26 декабря 1991 года состоялись последние акты передачи властных полномочий.  И в этот день над Кремлем был спущен красный флаг СССР и поднят трехцветный флаг России.

Благодаря телевидению, этому чуду XX века, сцену смены флагов смотрели миллионы людей в бывшем СССР и далеко за рубежом. Чувства телезрителей в тот момент были самыми разными.  Кому-то перехватило горло спазмой ненависти и бессилия.  Кто-то, из хладнокровных, жестких, непугливых, думал про себя спокойно, без восклицательного знака: «Торопитесь, господа».  Кто-то,  из циников, деловых, реагировал так: ничего, притремся, как всегда притирались, а потом и оседлаем!  Кто-то плакал от радости, не веря своим глазам: о, Господи, неужто восстановили насильственно прерванную связь времен, неужто все возвращается на круги своя, пусть пока формально, государственными символами?! Диапазон чувств был самым широким, всего не перечислить.

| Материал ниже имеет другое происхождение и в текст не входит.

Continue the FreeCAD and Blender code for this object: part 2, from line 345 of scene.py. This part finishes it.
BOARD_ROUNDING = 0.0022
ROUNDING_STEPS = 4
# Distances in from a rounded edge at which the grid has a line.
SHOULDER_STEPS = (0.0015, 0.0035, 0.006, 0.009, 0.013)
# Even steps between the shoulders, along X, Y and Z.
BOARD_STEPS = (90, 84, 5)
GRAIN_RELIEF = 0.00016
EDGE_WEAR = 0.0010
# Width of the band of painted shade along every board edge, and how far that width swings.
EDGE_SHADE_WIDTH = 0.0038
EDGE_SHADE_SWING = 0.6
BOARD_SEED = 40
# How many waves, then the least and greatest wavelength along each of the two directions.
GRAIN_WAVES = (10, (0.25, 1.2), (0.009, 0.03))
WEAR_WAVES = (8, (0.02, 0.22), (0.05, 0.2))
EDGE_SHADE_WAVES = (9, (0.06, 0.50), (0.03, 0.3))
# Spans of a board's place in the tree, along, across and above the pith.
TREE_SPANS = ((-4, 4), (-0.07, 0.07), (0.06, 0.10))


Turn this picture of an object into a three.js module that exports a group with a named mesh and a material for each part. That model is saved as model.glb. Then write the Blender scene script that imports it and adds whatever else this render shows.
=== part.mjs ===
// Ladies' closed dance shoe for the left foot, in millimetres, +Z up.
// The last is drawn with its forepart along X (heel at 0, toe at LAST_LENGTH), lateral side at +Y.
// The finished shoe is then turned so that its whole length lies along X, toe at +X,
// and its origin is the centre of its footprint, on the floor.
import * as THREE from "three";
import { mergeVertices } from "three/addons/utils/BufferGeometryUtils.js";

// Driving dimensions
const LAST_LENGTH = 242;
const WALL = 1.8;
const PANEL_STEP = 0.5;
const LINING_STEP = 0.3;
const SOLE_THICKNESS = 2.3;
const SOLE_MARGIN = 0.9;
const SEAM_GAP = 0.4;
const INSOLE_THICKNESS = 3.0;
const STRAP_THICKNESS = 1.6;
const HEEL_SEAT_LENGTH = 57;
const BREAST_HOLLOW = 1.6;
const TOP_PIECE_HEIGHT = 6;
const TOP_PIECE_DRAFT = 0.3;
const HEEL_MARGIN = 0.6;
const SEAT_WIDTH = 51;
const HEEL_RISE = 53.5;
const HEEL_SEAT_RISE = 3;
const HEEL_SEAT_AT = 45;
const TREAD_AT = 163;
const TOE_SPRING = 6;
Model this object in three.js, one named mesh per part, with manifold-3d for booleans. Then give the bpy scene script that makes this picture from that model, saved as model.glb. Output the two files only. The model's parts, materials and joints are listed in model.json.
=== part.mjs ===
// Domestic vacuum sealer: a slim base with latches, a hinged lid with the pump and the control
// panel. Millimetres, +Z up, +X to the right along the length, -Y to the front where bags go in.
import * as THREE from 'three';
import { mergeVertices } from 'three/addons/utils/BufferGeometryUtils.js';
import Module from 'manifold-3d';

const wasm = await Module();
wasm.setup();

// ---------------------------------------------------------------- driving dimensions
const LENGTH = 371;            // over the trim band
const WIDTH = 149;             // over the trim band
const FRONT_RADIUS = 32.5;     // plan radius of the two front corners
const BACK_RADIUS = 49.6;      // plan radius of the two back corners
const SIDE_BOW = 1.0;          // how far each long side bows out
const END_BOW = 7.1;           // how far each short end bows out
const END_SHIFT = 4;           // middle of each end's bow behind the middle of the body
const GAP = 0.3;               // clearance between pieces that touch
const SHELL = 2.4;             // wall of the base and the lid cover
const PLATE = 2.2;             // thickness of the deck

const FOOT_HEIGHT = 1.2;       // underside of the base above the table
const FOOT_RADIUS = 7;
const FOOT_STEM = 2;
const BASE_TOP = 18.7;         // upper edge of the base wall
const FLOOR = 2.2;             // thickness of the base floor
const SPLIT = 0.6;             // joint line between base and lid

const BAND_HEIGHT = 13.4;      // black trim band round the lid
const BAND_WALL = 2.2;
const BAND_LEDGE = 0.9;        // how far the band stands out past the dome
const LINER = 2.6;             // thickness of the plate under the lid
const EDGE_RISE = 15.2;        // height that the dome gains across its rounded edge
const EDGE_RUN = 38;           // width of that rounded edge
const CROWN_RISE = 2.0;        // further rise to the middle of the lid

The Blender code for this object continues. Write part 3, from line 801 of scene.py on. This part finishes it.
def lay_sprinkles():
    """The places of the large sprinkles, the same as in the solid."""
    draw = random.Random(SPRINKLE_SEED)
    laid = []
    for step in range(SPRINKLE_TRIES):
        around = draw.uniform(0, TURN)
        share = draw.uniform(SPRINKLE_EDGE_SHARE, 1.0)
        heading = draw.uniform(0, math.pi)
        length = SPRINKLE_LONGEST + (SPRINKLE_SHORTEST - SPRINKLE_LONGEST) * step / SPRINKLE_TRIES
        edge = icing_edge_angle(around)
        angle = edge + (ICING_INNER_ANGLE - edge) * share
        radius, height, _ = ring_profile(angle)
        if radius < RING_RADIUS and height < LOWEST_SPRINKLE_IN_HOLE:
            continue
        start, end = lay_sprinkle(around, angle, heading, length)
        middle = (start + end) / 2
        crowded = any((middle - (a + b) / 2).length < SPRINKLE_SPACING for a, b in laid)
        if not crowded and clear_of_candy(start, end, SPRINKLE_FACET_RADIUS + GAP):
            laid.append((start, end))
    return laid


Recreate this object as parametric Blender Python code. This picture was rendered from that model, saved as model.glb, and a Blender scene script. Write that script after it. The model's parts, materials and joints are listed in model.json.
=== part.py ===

Пытаюсь вспомнить собственные чувства. Не помню точно, разрешился ли я теми слезами радости, но не сомневаюсь, что они подступили.  Лучше помню другое: почему-то не исчезало, а все усиливалось во мне чувство тревоги…

Истекали последние дни 1991 года.  У порога неотвратимо стоял год 1992-ой.  Он обещал стать точкой отсчета нового и очень сурового времени.